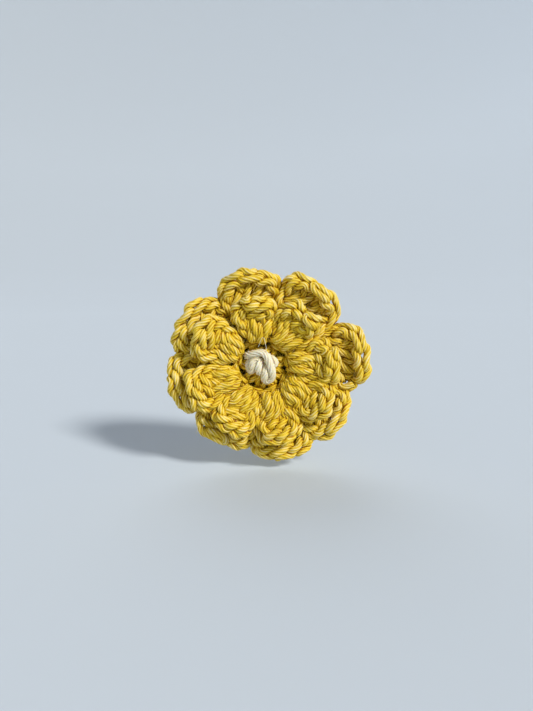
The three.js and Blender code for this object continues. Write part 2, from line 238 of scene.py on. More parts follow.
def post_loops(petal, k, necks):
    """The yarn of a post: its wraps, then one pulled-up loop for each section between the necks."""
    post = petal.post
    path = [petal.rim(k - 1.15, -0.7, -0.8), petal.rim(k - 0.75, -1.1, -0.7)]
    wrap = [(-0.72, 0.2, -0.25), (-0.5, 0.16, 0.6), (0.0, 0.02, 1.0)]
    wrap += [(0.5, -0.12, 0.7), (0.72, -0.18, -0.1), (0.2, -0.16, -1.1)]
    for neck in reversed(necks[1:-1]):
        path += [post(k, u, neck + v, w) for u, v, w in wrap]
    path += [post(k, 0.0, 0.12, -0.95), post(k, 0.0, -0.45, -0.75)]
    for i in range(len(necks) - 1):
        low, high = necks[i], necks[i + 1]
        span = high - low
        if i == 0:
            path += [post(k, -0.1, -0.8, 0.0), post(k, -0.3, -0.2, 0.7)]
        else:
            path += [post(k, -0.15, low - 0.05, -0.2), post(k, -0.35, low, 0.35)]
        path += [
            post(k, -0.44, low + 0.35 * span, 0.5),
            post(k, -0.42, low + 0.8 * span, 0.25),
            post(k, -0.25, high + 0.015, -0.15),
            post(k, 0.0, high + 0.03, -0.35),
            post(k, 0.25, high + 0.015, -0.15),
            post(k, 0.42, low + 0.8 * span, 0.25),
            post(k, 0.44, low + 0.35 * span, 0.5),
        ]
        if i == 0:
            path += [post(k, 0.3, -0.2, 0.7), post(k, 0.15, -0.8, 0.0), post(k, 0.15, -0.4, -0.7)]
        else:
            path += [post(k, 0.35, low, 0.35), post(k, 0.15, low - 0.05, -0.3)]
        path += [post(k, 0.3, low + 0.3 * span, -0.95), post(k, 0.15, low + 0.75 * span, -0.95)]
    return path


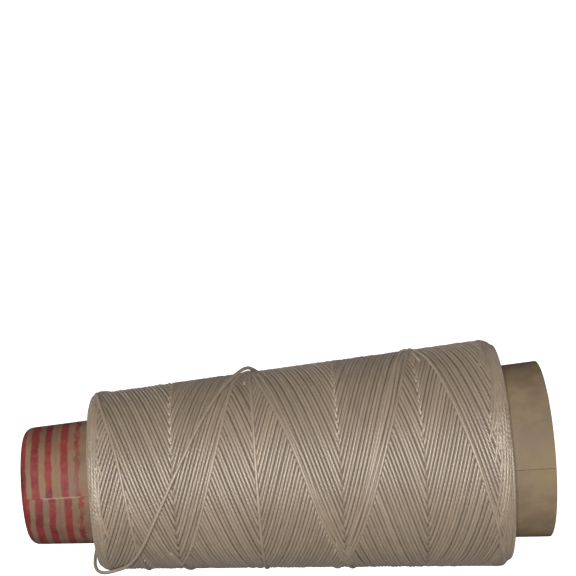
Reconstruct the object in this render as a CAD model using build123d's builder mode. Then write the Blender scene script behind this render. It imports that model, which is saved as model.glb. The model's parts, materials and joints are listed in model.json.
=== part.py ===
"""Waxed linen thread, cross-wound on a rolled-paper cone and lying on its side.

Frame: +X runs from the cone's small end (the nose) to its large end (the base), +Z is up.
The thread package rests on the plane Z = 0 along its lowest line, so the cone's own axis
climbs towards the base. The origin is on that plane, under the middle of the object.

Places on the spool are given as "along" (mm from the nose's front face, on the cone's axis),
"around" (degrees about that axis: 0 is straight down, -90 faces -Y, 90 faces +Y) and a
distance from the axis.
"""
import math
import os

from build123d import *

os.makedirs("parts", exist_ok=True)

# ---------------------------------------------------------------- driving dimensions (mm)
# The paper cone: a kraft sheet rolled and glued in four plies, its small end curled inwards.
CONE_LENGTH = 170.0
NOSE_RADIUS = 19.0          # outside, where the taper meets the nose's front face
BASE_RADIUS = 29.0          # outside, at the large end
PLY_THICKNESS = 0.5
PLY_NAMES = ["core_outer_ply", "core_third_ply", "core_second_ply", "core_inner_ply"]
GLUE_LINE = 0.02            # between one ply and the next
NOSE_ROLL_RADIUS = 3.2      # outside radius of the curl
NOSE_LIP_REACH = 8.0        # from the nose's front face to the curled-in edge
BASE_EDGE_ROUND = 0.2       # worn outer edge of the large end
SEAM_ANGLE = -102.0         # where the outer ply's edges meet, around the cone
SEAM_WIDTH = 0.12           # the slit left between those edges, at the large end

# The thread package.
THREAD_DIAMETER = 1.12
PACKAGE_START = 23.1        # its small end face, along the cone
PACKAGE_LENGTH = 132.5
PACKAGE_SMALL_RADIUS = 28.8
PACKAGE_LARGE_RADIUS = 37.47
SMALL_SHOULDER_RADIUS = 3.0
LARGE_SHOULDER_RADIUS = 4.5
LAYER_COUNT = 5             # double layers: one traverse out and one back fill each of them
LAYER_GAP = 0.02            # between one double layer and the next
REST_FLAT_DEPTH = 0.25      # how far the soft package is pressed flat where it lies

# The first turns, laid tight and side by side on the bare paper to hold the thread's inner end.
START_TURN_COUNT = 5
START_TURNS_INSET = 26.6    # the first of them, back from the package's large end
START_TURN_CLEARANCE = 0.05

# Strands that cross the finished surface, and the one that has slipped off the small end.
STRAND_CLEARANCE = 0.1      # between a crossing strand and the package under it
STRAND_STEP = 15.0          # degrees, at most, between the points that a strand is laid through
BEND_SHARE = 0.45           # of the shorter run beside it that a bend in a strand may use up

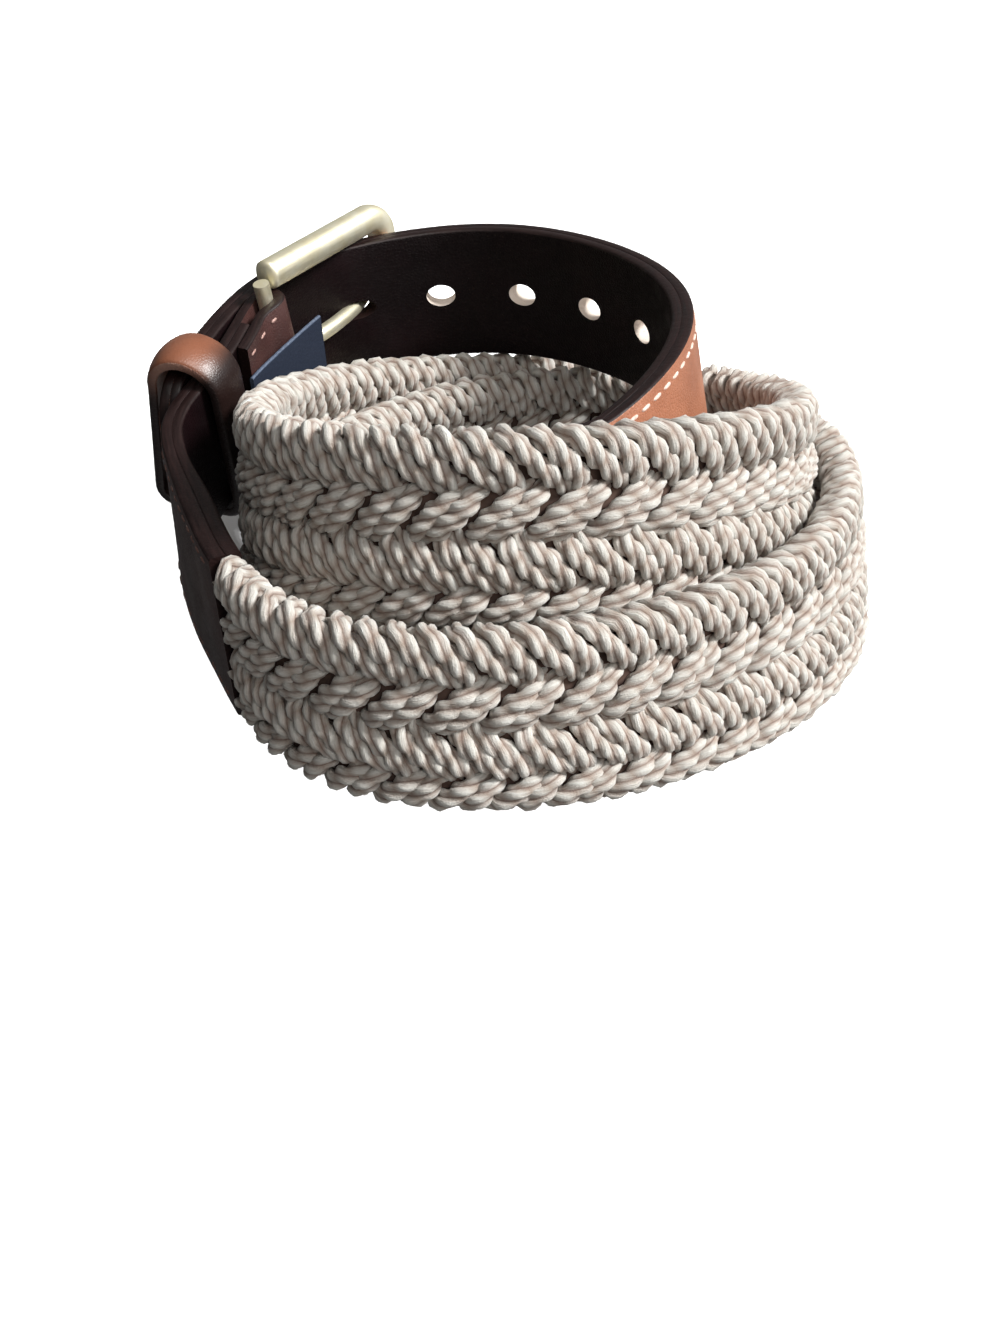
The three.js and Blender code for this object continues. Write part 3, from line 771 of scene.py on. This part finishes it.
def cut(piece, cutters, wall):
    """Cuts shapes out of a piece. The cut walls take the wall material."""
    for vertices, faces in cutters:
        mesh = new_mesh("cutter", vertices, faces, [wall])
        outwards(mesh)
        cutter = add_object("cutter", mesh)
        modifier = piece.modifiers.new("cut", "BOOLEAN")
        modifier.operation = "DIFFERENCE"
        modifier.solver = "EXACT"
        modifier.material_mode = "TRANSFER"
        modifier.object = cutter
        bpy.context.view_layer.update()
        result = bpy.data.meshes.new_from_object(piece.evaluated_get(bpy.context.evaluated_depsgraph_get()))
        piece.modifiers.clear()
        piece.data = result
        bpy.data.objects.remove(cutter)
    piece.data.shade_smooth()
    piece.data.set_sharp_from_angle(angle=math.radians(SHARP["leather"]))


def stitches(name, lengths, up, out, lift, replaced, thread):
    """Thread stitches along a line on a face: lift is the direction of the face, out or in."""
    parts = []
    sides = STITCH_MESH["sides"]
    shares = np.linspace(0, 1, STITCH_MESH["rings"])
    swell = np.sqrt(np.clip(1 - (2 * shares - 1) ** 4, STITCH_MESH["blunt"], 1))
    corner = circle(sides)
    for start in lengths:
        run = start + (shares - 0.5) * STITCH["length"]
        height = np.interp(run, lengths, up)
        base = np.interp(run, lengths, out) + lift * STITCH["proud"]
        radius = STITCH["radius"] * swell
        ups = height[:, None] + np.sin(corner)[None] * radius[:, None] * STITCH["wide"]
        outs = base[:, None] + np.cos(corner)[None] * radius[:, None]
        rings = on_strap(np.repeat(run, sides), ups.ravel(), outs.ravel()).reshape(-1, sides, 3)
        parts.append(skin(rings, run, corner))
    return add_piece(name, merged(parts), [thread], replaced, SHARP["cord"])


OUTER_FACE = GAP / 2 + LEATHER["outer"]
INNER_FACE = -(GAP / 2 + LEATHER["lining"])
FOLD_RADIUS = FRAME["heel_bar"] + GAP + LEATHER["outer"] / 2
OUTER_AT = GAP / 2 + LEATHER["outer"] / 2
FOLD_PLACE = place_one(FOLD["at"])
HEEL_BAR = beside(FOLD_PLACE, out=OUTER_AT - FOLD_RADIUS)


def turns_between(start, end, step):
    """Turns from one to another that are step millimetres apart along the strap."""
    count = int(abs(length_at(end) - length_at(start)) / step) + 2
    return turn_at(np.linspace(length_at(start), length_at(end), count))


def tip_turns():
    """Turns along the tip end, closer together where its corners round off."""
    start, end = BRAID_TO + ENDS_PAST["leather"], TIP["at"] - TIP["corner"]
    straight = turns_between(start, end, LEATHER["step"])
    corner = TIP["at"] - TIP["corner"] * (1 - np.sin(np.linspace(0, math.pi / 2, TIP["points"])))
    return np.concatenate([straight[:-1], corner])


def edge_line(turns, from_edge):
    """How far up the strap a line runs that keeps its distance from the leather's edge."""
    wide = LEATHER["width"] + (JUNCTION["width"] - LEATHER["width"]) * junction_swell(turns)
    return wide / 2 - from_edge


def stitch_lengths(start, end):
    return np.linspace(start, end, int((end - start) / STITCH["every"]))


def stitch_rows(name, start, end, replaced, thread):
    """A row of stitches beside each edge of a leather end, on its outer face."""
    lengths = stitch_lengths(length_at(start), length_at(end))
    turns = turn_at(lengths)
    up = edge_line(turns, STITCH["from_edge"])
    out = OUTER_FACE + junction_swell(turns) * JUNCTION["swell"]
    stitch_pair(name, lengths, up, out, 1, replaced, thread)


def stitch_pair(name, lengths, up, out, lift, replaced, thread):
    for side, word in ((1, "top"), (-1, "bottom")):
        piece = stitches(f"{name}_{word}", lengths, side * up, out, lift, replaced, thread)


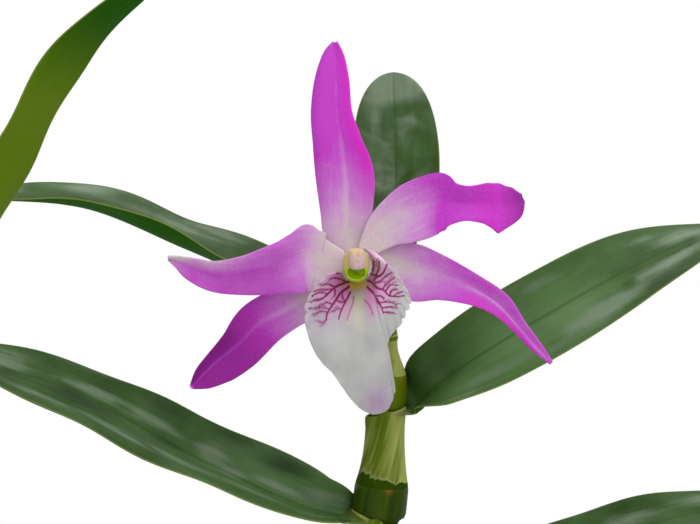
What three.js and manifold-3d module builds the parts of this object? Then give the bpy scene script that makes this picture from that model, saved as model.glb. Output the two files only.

___

Work instructions
Write out exactly the lines from the one with "Reconstruct the object" through the one with "on its side.", including both, and no others.

Task response
Reconstruct the object in this render as a CAD model using build123d's builder mode. Then write the Blender scene script behind this render. It imports that model, which is saved as model.glb. The model's parts, materials and joints are listed in model.json.
=== part.py ===
"""Waxed linen thread, cross-wound on a rolled-paper cone and lying on its side.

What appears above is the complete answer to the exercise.